* Goal
Transcribe only the lines of the listing below from the one holding "The OpenSCAD and" through the one holding "names for building", inclusive, without any change.

* Records for processing
====================
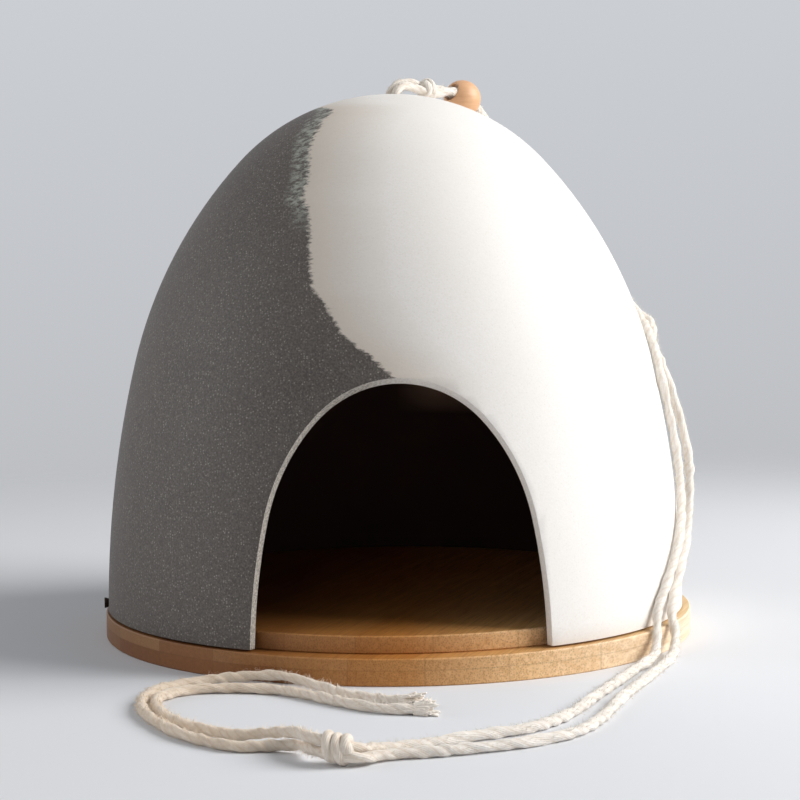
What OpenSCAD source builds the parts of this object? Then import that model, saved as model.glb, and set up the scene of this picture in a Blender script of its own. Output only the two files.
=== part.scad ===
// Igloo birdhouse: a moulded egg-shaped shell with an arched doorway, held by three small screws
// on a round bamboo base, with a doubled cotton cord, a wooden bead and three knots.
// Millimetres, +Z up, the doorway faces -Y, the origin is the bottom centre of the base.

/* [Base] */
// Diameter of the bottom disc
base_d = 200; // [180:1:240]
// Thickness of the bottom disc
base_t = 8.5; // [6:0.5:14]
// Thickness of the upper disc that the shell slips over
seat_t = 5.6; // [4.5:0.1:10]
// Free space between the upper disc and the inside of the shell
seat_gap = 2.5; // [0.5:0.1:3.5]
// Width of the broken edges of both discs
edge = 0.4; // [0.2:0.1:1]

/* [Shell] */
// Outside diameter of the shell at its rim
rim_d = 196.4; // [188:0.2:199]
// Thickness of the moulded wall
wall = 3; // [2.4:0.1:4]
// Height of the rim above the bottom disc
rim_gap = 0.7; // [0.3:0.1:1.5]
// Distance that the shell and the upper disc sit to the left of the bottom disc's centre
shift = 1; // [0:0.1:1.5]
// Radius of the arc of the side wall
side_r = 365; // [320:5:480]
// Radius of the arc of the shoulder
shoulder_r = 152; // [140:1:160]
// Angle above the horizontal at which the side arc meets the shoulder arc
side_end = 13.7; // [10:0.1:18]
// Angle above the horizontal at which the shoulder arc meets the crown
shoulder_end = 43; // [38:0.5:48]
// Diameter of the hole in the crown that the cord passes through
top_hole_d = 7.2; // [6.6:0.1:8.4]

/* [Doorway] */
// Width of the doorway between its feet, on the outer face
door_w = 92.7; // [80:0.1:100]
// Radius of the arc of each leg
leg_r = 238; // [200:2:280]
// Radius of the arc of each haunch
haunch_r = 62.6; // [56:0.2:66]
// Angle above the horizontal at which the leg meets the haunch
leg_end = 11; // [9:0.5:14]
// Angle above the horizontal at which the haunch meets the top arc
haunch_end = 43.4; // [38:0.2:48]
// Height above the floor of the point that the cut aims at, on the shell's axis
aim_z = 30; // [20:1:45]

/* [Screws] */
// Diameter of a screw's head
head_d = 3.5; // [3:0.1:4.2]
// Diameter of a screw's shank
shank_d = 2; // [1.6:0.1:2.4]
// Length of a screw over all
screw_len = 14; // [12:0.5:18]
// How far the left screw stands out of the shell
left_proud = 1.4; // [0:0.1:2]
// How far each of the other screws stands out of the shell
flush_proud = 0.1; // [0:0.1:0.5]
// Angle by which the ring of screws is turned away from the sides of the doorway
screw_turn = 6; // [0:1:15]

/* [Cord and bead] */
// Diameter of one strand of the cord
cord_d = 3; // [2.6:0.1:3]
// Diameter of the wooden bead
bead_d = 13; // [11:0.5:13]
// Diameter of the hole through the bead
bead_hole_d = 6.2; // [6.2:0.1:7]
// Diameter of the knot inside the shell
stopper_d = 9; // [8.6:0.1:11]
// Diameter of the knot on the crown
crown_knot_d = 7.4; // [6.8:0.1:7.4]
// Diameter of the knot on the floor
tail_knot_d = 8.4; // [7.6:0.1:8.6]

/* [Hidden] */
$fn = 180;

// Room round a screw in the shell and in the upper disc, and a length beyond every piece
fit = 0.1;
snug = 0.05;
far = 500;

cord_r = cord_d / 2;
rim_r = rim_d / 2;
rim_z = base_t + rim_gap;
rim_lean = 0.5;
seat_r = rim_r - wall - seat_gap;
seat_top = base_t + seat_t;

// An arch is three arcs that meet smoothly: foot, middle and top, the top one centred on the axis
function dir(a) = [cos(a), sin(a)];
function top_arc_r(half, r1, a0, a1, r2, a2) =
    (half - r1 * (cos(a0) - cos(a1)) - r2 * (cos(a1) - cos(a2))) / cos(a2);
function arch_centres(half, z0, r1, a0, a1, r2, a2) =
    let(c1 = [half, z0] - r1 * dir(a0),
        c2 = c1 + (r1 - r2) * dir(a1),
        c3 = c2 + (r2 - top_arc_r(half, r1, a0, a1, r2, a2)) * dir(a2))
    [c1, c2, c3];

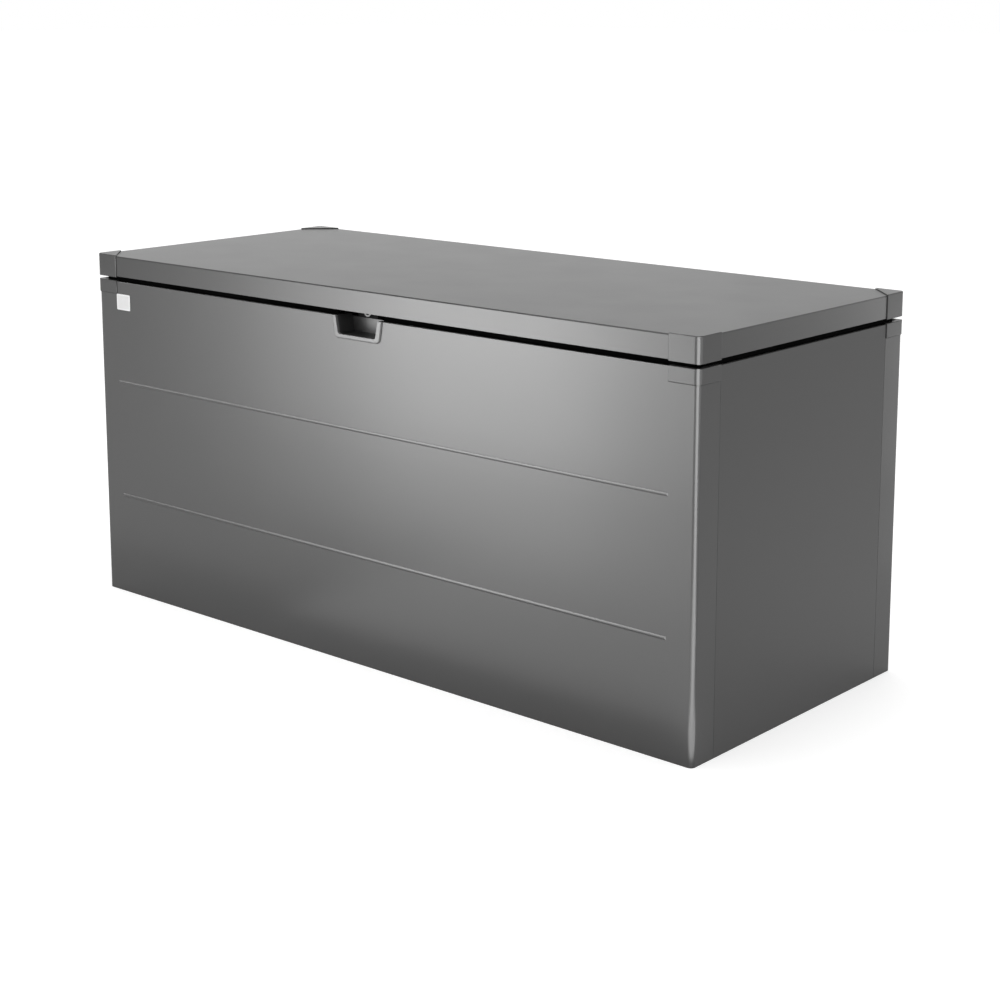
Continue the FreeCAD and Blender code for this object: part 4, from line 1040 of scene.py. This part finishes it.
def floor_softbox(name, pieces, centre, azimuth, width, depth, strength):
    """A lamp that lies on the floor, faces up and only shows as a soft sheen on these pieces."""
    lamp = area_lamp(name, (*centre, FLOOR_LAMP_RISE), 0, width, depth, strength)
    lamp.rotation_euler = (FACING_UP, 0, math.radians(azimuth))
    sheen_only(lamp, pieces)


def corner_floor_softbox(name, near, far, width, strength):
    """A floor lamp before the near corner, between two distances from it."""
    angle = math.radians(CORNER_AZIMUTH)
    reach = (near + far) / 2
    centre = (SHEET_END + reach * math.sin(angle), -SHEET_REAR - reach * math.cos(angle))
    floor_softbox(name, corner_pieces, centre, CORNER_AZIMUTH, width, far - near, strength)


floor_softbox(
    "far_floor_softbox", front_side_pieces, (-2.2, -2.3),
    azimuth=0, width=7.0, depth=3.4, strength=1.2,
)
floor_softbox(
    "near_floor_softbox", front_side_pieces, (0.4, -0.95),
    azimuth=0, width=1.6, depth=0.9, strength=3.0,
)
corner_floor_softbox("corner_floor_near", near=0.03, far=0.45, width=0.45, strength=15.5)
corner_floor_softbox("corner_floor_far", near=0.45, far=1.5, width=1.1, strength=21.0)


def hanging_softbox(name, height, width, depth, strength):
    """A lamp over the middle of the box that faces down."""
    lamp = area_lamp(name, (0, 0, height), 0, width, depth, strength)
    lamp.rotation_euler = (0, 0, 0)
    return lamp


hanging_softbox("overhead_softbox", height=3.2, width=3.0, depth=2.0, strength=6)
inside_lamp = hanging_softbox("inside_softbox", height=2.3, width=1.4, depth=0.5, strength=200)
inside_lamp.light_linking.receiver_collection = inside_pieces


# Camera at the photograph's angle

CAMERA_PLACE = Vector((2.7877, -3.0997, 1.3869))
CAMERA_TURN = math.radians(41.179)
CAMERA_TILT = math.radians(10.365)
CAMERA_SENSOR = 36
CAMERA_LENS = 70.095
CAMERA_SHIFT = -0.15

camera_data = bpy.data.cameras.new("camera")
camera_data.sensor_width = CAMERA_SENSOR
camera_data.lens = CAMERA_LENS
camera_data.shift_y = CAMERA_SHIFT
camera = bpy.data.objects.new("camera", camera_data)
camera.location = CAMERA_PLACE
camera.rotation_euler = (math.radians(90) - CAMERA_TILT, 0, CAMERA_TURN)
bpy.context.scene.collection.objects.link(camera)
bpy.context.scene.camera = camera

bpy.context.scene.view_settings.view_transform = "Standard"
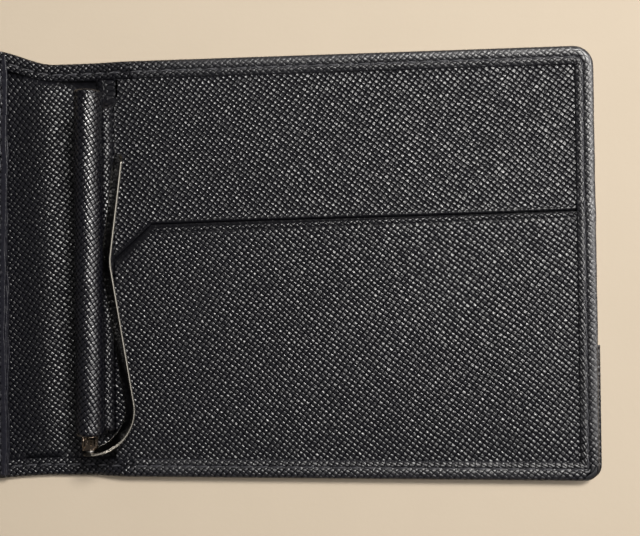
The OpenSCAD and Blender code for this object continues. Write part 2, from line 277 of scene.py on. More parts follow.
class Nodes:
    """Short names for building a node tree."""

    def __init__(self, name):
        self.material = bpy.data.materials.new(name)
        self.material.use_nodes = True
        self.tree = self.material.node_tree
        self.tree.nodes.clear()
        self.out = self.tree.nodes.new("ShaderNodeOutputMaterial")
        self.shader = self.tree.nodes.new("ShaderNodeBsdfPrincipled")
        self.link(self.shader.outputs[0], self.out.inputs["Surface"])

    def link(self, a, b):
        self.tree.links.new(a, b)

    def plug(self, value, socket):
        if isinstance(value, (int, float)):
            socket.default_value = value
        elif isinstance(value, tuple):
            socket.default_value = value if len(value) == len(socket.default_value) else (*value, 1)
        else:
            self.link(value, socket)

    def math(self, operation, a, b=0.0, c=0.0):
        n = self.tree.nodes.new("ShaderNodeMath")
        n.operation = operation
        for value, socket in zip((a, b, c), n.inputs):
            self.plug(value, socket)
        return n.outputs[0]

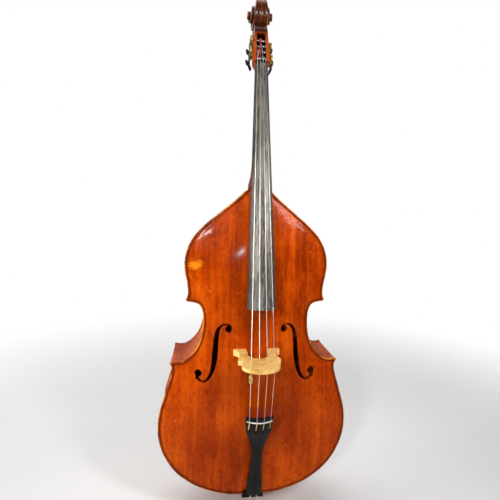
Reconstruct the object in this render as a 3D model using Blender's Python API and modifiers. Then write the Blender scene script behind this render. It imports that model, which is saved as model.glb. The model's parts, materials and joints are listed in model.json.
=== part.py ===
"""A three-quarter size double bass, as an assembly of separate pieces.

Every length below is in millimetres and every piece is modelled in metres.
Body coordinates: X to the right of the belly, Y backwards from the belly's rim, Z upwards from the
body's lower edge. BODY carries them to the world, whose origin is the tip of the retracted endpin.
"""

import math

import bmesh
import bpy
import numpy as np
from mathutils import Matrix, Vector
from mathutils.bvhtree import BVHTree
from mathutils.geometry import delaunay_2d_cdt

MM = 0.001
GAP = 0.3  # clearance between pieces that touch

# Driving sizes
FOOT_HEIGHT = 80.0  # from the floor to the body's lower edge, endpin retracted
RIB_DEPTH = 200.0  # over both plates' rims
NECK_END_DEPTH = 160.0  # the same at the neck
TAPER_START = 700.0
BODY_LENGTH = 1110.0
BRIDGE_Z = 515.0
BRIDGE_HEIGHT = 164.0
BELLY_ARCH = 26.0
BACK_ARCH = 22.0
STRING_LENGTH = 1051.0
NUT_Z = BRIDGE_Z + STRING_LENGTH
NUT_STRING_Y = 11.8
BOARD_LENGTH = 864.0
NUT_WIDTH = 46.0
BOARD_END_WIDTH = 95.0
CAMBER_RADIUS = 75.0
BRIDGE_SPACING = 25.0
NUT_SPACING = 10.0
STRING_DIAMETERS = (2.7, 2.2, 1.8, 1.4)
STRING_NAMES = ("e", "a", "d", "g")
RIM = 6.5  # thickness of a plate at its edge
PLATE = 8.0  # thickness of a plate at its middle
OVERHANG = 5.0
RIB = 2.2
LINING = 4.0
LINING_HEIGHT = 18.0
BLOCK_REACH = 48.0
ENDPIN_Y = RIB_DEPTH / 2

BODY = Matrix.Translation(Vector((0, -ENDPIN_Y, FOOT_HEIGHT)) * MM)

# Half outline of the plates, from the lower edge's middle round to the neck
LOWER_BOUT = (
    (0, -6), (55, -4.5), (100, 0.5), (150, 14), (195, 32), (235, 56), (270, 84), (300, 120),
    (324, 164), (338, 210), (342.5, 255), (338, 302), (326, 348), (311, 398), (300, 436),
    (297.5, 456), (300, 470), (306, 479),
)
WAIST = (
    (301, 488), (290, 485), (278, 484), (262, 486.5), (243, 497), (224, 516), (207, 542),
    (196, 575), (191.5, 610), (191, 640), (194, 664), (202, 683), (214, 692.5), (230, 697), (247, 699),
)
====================
* Solution for this problem
The OpenSCAD and Blender code for this object continues. Write part 2, from line 277 of scene.py on. More parts follow.
class Nodes:
    """Short names for building a node tree."""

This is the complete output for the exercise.